Non, je ne dirais pas cela. Grenoble a eu la chance d’avoir un campus unique, ce qui n’était pas le cas à Lyon et je crois qu’il y a une partie importante de la dynamique grenobloise qui se joue là. Lyon n’avait pas cette dynamique. Historiquement à Lyon il y avait des facultés de médecine, de droit, de sciences et de lettres qui étaient importantes ce qui rendait les choses difficiles. On avait ici des masses importantes, et en plus il y avait les écoles. Je crois qu’U2000 a aidé beaucoup. Les projets que chacun avait développé notamment dans les contrats quadriennaux, on avait besoin d’U2000 pour les développer et U2000 était nécessairement une opération collective. Sinon, c’était un désastre. Donc il y avait cette contrainte : U2000 nous aidait beaucoup à réfléchir collectivement, nous imposer cette réflexion collective. Parallèlement à cela, il était évident également que du point de vue international, il y avait une nécessité forte. Premièrement, l’université qui ne comprend pas toutes les disciplines n’est pas quelque chose qui a un sens profond au plan international. Que sur un même site on ait cette grande variété qui n’était pas claire, pour Lyon II et Lyon III c’est très compliqué : on n’a pas les lettres d’un côté et puis le droit de l’autre mais bien un petit peu de lettres d’un côté et du droit donc ce n’était pas compréhensible au plan international. Il y a beaucoup de choses qui jouent. Il y a aussi un esprit collectif. Les présidents à l’époque, je dis les présidents parce que fondamentalement cela se joue aussi entre des personnes. Et on a eu la chance, le hasard a fait que FONTAINE a été élu en février [1991], BANCEL est arrivé en mars, moi je suis arrivé en mars, il y avait VIALLE qui était là depuis plus longtemps, BORDET et AUBERT étaient là depuis un peu plus longtemps. Mais globalement, il y a eu un renouvellement et ce renouvellement fait que la dynamique a bien pris. Les réunions d’U2000 qui sont un élément clé de la liaison qui s’est opérée entre nous ont joué. Il y avait U2000 c’est vrai, la contrainte internationale c’est sûr, l’existence en d’autres endroits de rassemblement, tout cela faisait qu’il y avait de fortes incitations pour une réflexion collective et un travail ensemble. Il fallait arriver à peser sur cette ville. Les universités devaient avoir un poids normal, juste normal. Ce qui n’est toujours pas le cas.

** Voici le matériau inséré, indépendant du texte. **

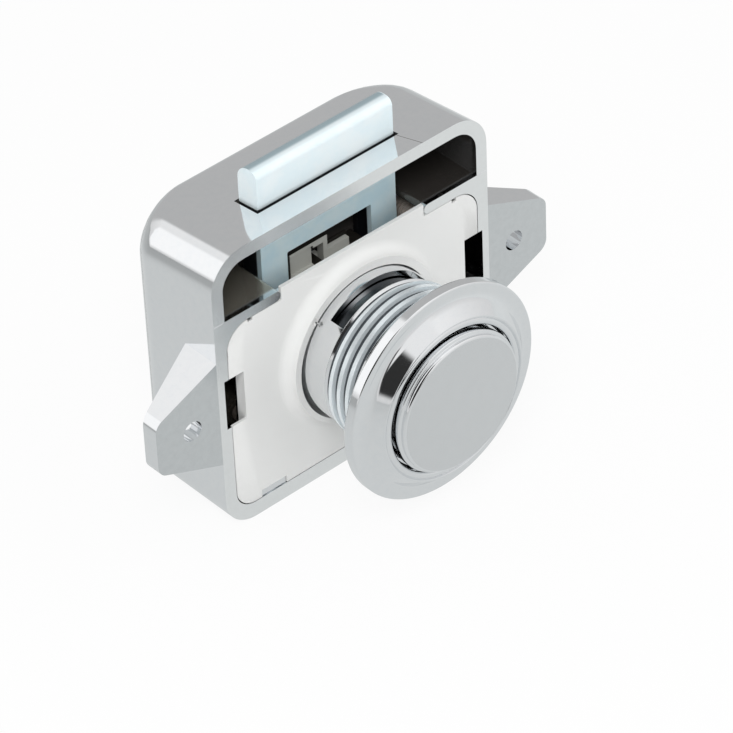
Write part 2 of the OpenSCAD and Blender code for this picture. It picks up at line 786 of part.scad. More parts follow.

Au moment de la négociation, le Recteur BANCEL vous réunit entre universitaires avant d’aller vers les collectivités locales pour discuter. C’était essentiel le fait de commencer les négociations par une réflexion strictement entre universitaires des priorités ?

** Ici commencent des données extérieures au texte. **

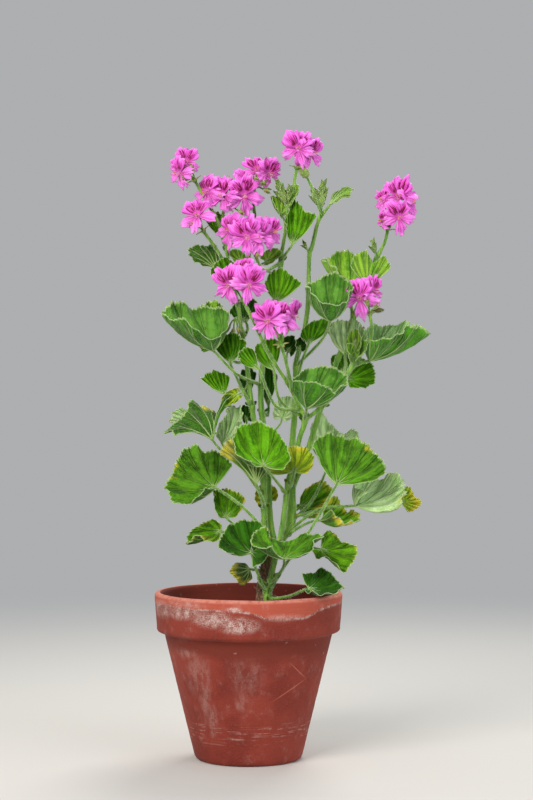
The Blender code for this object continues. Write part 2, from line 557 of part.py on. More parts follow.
def main():
    for obj in list(bpy.data.objects):
        bpy.data.objects.remove(obj)
    _, profile = build_pot()
    build_potting_mix(profile)
    for name, paths in STEMS.items():
        build_stem(name, paths)
    for leaf in LEAVES:
        build_leaf(*leaf)
    for head in FLOWER_HEADS:
        build_flower_head(*head)
    build_bud()


main()
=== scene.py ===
"""Potted regal pelargonium in flower, laid out as a Blender add-on and run as a script.

A weathered terracotta pot of potting mix with a short woody trunk, green stems, stalked fan-shaped leaves,
umbels of pink flowers feathered in crimson, buds and a seed pod. Each Operator makes one piece or one
group of like pieces round the solid model that the frame holds. The pot's axis is Z, it stands on z = 0,
and the plant leans towards +X. Tables are in millimetres.
"""

import math
import random
from functools import partial

import bpy
import numpy as np
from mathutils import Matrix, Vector, noise


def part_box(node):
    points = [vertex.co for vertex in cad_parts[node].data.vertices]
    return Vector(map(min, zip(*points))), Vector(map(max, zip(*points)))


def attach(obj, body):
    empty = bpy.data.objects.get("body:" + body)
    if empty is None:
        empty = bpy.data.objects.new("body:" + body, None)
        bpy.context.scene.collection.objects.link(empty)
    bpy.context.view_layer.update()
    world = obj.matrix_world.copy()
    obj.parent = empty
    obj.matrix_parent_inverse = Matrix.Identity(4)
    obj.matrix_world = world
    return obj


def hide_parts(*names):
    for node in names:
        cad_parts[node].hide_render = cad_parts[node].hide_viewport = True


bl_info = {
    "name": "Potted pelargonium",
    "version": (1, 0, 0),
    "blender": (4, 5, 0),
    "location": "View3D > Sidebar > Pelargonium",
    "description": "Builds a potted regal pelargonium in flower round its solid model",
    "category": "Object",
}

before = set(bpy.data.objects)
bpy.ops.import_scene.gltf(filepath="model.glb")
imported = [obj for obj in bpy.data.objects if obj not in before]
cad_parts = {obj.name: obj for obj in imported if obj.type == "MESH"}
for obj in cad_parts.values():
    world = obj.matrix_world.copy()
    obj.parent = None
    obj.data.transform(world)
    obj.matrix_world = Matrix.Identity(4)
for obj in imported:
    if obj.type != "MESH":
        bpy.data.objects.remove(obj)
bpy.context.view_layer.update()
POT_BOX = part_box("pot")
MIX_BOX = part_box("potting_mix")
MM = 0.001
SURROUNDINGS = "#eceef0"

# Pot: depth of the rim band, outer radius of the foot, how much wider the body is under the band, and the
# drain holes with the circle that they lie on
RIM_BAND = 39.0
FOOT_RADIUS = 53.5
FLARE = 30.5
DRAIN_HOLES = 3
DRAIN_CIRCLE = 26.0
DRAIN_RADIUS = 5.0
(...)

C’est clair, c’est clair. La seule façon de défendre un plan c’est d’avoir une cohérence. Le Recteur n’aurait pas pu défendre un plan si il n’y avait pas eu de cohérence et s’il n’avait pas été capable d’expliquer la logique de ce plan universitaire. Demander des millions pour mettre des bâtiments à droite et à gauche dans n’importe quel ordre sans réflexion, sans projets pédagogiques et scientifiques cela n’a aucun sens. C’est clair. Parmi de nombreuses choses, c’est l’époque où on acte le fait que chaque université doit avoir un IUT. Ce n’était pas du tout évident au départ. Lyon I avait ses IUT et les IUT entendaient bien conserver leur monopole. Ils n’avaient aucune envie de voir naître d’autres IUT sur l’agglomération lyonnaise. Les directeurs d’IUT, je ne dis pas cela contre eux, quand on a une fonction à défendre, on la défend, c’est normal. Ils ont mené un combat très clair. Et là aussi le Recteur a été très ferme et nous aussi. On a des problèmes sur l’implantation d’un IUT à Vénissieux qui a fait l’objet d’un combat important avec le préfet. C’était prévu dans le projet d’établissement. Lyon III, je ne suis pas sûr qu’il l’ait prévu dans leur projet, et là encore on aurait très bien pu se dire que Lyon II avait un IUT et tant pis pour Lyon III. Qu’on se répartisse les terrains, qu’on ne soit pas sur les mêmes départements, c’est logique. Mais c’était important dans la gestion des établissements d’avoir des collègues qui aient une autre vision de la formation et ils pouvaient profiter des compétences disponibles au sein de notre établissement et aider l’établissement à évoluer dans d’autres domaines. C’est un petit morceau des discussions mais c’était beaucoup plus clair à dire aux collectivités. Chaque université devait avoir un IUT dans des disciplines complémentaires. C’est l’arc et la flèche. Ce sont des choses qui sont un peu simplistes mais qui impressionnent. C’est un moyen dans une période difficile pour les universités où on accueillait beaucoup de monde d’avoir des locaux. Parce qu’on a encore une fois une vision collective.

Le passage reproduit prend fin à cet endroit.